Look, I don’t for one minute think that Mr. X intentionally meant to make me feel like a second or third option in his life at that moment. I know he didn’t mean it. I know if I made him aware of it in the moment he would say to me, “sorry man, I had this one thing I needed to….” and he would have put his phone back in his pocket. But it isn’t his intention that caused my feeling of rejection. It might have been unintentional but he did what he did on purpose.
It was the impact that his purposeful behavior had on me that was so uncomfortable. He prioritized that “one thing,” whatever it was, over me in the moment. And BAM the feeling of rejection came over me like when I didn’t get picked to play on the all-star team in little league.
Communities and teams are built on the backs of interpersonal relationships. The stronger these relationships are between people, the better the team develops trusts and the better the performance.
While I am sure you have all had experiences like I did with Mr X, certainly one interaction does not define a relationship.
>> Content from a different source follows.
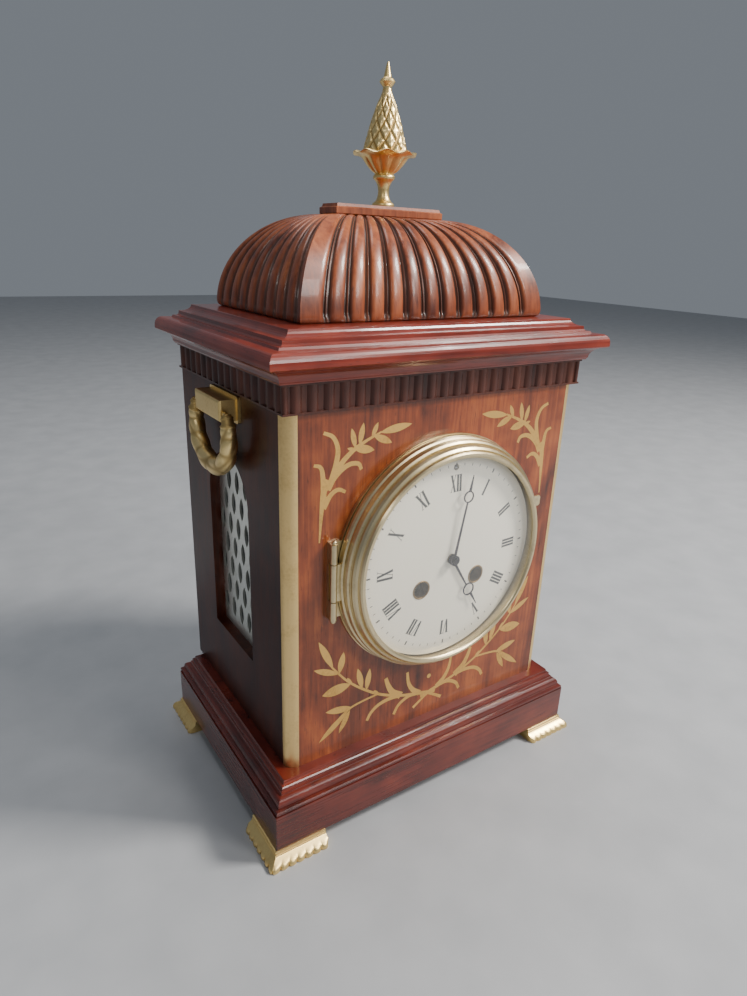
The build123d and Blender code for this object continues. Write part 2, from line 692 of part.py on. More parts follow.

I think the bigger point here is good working relationships need to have components like empathy and mutual satisfaction along with a good balance between the tasks that need doing.
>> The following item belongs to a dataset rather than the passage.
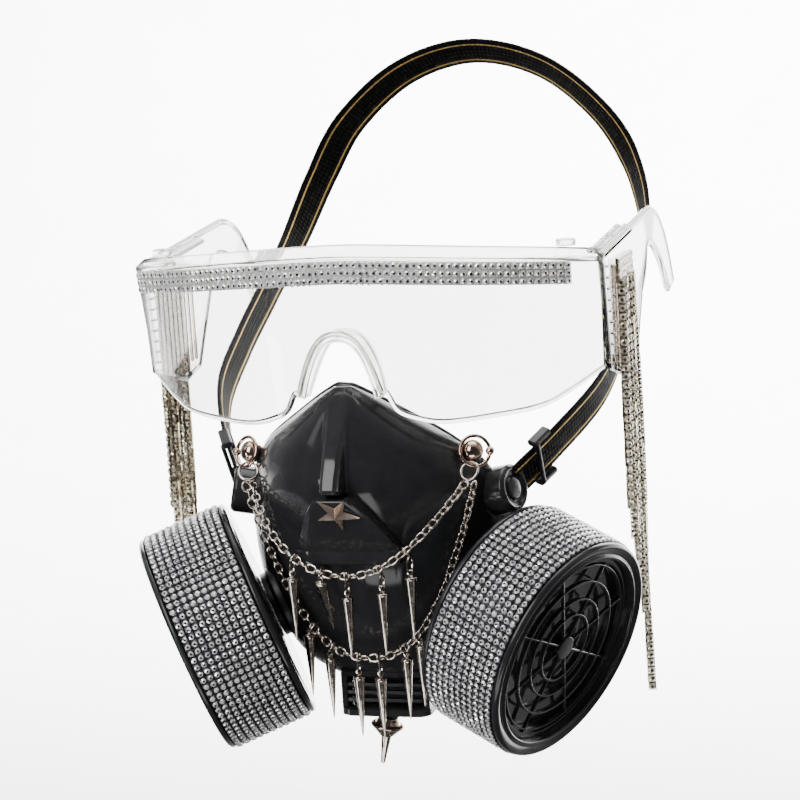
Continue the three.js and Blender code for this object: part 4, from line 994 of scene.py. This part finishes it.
def star():
    """The star: five long ridged points about a raised middle, on a thin rim."""
    points = 10
    angle = np.arange(points) * math.pi / 5 + math.radians(STAR_TURN)
    radius = np.where(np.arange(points) % 2, STAR_RADIUS * STAR_WAIST, STAR_RADIUS)
    edge = np.stack([radius * np.cos(angle), radius * np.sin(angle), 0 * angle], -1)
    rise = np.where(np.arange(points) % 2, 0.35, 0.6)
    lifted = edge * [0.97, 0.97, 1] + rise[:, None] * [0, 0, 1]
    verts = np.concatenate([edge, lifted, [[0, 0, STAR_HEIGHT], [0, 0, 0]]])
    faces = []
    for i in range(points):
        j = (i + 1) % points
        faces += [[i, j, points + j, points + i], [points + i, points + j, 2 * points],
                  [j, i, 2 * points + 1]]
    slope = (PANEL_TOP_FORWARD - PANEL_LOW_FORWARD) / (PANEL_HEIGHT - PANEL_LIP)
    normal = unit([0, -1, -slope])
    seat = [STAR_SIDE, -(PANEL_TOP_FORWARD - slope * STAR_DOWN), -PANEL_TOP - STAR_DOWN] + normal * GAP
    return placed((verts, faces), seat, normal)


def chin_stud():
    """The chin stud's neck, flange, bowl and blunt spike, tipped to the wearer's right."""
    top = np.array([0, VENT_FRONT + 5, -VENT_TOP - VENT_HEIGHT - GAP])
    flange, bowl = -2.6, -7.4
    width = 2 * CHIN_TIP + 0.2
    profiles = (([[0, 0.2], [3.7, 0.2], [3.9, -0.4], [4.9, flange + 0.2], [0, flange]], 40),
                ([[0, flange + 0.1], [5.6, flange + 0.1], [CHIN_FLANGE, flange - 0.3],
                  [CHIN_FLANGE, flange - 0.9], [5.8, flange - 1.5], [0, flange - 1.6]], 48),
                ([[0, flange - 1.4], [5.2, flange - 1.5], [4.7, flange - 2.4], [3.0, bowl + 0.5], [2.6, bowl],
                  [0, bowl - 0.1]], 40),
                ([[0, bowl + 0.1], [width, bowl], [width, bowl - 0.3], [CHIN_TIP, bowl - CHIN_SPIKE + 0.3],
                  [CHIN_TIP - 0.2, bowl - CHIN_SPIKE], [0, bowl - CHIN_SPIKE]], 32))
    shapes = [tipped(turned(smooth_profile(corners, 3, 0.3), sides), (0, 1, 0), CHIN_LEAN)
              for corners, sides in profiles]
    return [(verts + top - [0, 0, 0.9], faces) for verts, faces in shapes]


# The goggles

def lens_depth(x, half, depth):
    """How far back the lens is at a place across it: a power curve from its middle to its ends."""
    return -LENS_FORWARD + depth * (np.abs(x) / half)**LENS_CURVE


def lens_top(x):
    """The height of the lens's top edge, which droops to its corners."""
    return GOGGLE_TOP - GOGGLE_DROOP * (np.abs(x) / GOGGLE_HALF)**1.6


def arch_height(share, top):
    """The nose arch's height at a share of its half width; its legs reach down to the mask's rim."""
    return top - (top + ARCH_LEG) * np.abs(share)**2.6


def lens_low(x):
    """The height of the lens's lower edge: the arch over the nose, then a line through the table."""
    side = np.abs(x)
    reach = ARCH_HALF + ARCH_THICK
    edge = -LENS_LOW * between(LENS_EDGE, 1, np.maximum(side / LENS_LOW_HALF, LENS_EDGE[0, 0]))
    arch = arch_height(side / reach, ARCH_TOP + ARCH_THICK)
    return np.where(side < reach, np.maximum(edge, arch), edge)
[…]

As I thought about these components and a few others, I thought of three different types of relationships that I have observed in organizations. There is the Rapport Builder, the Alliance Crafter, and the Social Dissenter.
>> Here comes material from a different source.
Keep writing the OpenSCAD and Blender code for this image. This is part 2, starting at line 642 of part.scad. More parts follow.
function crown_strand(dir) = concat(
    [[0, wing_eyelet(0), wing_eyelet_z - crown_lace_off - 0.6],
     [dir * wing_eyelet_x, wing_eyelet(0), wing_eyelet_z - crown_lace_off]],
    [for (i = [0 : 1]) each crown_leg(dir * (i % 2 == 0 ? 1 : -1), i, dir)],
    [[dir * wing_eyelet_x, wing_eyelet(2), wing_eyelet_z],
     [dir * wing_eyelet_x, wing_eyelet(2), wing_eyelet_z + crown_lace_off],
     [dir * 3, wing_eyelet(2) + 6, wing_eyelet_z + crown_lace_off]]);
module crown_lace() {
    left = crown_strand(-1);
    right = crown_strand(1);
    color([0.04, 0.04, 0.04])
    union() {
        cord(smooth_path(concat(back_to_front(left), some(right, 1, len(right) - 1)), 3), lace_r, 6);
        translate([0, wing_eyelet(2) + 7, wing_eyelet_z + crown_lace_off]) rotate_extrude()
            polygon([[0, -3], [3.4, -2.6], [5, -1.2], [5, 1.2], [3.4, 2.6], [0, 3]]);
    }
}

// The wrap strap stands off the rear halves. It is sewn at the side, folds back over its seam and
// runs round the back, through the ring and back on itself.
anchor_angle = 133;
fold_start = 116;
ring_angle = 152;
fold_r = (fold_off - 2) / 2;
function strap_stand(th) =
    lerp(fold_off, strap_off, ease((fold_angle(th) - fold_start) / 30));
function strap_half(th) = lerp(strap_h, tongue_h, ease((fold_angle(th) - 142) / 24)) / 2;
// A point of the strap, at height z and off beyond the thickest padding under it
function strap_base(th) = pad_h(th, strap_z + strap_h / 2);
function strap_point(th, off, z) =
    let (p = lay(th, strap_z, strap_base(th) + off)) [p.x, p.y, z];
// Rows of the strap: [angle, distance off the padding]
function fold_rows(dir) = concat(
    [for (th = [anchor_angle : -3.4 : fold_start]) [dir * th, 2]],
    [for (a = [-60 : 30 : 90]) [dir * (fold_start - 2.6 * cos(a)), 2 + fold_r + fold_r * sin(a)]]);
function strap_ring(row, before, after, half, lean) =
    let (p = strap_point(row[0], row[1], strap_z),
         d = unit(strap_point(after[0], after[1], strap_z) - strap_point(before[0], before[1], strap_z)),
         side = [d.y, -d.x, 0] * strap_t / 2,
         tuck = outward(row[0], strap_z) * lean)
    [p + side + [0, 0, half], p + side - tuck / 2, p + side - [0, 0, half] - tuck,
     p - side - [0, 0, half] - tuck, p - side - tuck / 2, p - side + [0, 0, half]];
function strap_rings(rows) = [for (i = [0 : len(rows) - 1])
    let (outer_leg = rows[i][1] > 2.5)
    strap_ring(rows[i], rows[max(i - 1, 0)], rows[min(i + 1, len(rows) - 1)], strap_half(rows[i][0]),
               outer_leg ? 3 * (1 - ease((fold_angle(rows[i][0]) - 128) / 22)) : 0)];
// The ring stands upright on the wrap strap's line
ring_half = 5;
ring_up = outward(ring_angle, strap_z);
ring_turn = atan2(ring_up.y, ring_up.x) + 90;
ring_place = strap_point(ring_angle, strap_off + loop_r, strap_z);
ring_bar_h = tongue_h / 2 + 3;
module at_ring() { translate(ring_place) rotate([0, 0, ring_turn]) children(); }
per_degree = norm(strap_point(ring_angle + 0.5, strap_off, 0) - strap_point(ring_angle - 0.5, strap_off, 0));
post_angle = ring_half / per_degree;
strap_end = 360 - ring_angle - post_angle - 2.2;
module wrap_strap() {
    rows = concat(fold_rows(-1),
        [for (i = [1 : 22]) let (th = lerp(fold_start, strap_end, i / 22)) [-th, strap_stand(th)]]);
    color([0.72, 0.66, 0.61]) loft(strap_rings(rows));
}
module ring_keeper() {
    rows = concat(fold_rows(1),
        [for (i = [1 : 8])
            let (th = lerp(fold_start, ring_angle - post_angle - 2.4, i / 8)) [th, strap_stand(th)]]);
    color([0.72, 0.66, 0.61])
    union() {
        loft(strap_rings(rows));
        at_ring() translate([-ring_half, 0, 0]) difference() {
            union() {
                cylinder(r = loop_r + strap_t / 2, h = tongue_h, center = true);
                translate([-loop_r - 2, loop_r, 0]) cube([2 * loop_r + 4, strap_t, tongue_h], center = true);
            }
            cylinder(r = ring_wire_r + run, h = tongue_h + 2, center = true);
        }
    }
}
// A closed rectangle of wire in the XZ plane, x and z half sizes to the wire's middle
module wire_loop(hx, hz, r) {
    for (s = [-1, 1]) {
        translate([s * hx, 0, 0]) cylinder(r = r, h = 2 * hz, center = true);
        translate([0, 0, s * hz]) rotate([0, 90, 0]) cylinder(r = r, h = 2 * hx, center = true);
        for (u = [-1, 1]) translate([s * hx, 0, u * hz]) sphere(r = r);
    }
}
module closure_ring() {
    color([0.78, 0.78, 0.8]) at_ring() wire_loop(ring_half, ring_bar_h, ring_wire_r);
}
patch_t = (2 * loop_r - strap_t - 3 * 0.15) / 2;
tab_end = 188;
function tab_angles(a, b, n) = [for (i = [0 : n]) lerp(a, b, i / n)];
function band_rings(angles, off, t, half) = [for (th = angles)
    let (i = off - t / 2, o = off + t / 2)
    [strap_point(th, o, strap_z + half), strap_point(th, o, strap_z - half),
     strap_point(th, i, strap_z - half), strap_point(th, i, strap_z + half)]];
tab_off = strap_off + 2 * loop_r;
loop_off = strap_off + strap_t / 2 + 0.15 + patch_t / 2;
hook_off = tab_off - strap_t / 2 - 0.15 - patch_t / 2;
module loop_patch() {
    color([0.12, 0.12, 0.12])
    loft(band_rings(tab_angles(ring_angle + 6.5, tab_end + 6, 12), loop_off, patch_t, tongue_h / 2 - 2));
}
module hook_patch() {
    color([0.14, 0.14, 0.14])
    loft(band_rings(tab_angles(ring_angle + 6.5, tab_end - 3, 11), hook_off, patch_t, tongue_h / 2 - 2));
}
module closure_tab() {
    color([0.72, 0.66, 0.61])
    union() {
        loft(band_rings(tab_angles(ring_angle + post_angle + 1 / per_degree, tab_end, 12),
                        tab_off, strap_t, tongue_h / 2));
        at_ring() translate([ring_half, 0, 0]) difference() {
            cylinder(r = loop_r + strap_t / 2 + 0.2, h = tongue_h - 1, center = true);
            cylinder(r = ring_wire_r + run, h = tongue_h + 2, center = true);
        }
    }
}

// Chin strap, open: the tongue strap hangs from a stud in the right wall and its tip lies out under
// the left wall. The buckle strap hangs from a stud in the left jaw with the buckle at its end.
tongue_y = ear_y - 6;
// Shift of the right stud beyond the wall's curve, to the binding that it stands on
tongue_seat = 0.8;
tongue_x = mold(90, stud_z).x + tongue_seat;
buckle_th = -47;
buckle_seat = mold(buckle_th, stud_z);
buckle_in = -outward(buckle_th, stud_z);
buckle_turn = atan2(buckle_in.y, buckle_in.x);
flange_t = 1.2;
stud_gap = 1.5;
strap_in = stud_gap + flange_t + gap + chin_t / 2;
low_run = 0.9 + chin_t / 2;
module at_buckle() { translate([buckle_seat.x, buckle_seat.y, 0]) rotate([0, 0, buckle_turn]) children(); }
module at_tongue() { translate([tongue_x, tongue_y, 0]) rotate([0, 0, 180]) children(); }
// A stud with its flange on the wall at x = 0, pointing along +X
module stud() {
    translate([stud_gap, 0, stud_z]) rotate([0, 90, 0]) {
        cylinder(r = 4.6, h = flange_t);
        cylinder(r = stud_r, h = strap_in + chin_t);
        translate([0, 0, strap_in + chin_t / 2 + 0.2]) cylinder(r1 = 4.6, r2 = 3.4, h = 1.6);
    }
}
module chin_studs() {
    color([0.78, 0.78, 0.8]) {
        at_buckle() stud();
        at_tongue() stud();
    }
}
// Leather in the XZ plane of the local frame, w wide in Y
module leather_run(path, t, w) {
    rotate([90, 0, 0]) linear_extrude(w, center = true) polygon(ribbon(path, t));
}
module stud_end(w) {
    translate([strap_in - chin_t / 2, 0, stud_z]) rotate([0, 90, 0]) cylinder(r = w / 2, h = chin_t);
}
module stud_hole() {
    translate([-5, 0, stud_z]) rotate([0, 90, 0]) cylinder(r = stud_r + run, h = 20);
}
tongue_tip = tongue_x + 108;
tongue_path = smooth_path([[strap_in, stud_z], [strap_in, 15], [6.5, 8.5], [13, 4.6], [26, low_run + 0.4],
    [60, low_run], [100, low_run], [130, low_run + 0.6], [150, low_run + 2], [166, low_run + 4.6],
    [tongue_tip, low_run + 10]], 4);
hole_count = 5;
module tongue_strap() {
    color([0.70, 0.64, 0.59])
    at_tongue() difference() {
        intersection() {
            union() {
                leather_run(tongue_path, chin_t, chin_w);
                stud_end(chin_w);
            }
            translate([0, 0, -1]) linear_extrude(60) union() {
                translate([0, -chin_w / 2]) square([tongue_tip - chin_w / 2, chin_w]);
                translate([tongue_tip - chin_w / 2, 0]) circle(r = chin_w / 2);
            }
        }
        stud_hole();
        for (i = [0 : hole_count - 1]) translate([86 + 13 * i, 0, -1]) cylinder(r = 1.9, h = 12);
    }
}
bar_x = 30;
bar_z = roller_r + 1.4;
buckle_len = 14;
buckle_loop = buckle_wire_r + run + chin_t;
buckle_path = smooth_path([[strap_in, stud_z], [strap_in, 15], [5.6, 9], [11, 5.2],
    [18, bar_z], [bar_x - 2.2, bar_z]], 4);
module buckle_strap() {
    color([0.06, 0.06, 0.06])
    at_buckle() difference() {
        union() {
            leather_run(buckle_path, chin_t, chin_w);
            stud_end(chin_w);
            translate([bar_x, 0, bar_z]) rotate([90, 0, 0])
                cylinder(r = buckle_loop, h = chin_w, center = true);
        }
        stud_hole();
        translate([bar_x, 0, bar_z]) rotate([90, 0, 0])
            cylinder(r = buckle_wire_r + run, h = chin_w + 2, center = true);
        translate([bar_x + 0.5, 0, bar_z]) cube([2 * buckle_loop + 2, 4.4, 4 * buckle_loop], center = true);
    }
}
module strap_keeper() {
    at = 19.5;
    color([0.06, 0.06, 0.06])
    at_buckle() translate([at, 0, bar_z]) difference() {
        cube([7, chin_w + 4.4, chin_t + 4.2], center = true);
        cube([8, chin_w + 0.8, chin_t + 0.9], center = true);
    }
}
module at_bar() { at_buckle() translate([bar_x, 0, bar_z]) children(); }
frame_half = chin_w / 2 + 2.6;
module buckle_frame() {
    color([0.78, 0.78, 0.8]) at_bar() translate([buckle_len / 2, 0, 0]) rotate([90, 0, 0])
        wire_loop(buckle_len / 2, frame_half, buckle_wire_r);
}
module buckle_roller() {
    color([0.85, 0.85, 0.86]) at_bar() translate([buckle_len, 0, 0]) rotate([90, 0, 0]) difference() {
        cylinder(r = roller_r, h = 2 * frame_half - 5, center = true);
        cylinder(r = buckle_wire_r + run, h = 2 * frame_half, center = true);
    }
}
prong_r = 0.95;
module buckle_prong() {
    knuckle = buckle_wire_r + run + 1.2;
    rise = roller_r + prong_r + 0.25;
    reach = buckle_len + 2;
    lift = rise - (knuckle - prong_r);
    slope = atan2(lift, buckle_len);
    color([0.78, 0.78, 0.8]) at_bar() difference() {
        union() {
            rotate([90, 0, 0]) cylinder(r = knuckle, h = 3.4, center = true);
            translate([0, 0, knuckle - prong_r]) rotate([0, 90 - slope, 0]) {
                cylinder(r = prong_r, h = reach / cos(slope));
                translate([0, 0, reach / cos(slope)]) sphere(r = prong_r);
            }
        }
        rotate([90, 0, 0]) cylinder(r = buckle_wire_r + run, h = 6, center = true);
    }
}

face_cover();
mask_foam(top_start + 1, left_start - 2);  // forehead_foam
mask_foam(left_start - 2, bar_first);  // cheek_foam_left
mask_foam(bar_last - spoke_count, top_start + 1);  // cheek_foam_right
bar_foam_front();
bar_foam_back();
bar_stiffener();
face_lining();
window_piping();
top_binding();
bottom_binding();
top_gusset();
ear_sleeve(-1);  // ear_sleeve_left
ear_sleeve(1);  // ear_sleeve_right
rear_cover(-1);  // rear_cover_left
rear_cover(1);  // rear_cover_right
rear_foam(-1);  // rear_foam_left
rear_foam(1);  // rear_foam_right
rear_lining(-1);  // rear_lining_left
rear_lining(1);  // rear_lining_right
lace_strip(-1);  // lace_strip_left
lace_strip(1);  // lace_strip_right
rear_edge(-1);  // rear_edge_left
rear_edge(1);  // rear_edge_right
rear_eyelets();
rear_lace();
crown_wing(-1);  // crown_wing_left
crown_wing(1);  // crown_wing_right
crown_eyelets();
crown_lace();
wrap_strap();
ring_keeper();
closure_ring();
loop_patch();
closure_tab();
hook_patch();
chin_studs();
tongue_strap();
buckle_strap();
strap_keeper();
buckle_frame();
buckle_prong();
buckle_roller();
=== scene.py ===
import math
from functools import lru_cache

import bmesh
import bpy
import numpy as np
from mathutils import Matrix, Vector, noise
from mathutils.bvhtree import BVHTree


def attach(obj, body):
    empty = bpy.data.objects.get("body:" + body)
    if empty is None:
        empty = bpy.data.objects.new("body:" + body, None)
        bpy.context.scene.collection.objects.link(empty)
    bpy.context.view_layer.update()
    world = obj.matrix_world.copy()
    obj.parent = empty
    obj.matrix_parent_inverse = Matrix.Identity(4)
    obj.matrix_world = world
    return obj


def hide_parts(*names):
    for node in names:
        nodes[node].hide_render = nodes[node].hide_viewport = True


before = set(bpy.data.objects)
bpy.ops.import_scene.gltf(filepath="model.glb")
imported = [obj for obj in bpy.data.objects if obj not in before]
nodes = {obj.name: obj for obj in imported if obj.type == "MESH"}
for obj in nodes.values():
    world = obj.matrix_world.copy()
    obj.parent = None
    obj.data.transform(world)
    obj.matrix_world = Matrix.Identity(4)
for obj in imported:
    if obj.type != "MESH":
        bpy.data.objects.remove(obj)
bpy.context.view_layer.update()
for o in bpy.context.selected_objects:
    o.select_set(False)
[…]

Using the descriptions below, think about a member of your team and the types of relationships they seem to have. Then click the button at the bottom of this post and take our little 5 question quiz with that person in mind and see which of the three relational types your team member falls into. It is fun, I know we had some fun putting it together. I hope you enjoy it and that it might give you some language to have development discussions with different people on your team. Here is a thought, why not take the quiz yourself, and have the person you are thinking about take it and see if you come up with the same conclusion?
3 Relational Types
Rapport Builder - People are great and a priority. Relationships tend to have three stellar attributes. First is that rapport builders have a way to connect emotionally so that there is a full mutual attention. They can read the emotion of the other person and can mirror that emotion causing the other person to feel calm and safe. Second, after you leave the rapport builder you have a genuinely good feeling about what just happened. Finally, when you are with a rapport builder you feel like the relationship is headed somewhere. There is a huge sense of satisfaction and accomplishment even with small talk. These folks add life and energy to a room.
Alliance Crafter - There are times when relationships take priority and there are times when the job just needs doing. For these folks, the balance can be a bit hard to find. They know and understand the importance of relationships but it seems to be for the purpose of the task getting done rather than for the sake of the relationship. These people do not have a hard time building networks and see the value in having relationships in a community, but the purpose usually is not for meeting and enjoying others as much as it is accomplishing a goal. Once the goal is complete they often struggle with what to do with the relationship
Social Dissenter - A quote I heard recently said, "Don't make people a priority who only make you an option". These social dissenters are folks who just can’t seem to find the value that other people or relationships bring. It is not that they are shy, or even introverted. Social dissenters go beyond this and just don’t seem to care for, or about, anyone other than themselves. There is little to no satisfaction from being in a relationship with social dissenters. They are task masters and policy hounds. Not task or policy for the sake of others or relationships but tasks and policy for the sake of the rule. These folks suck energy from a room and others usually can’t wait until an interaction is over.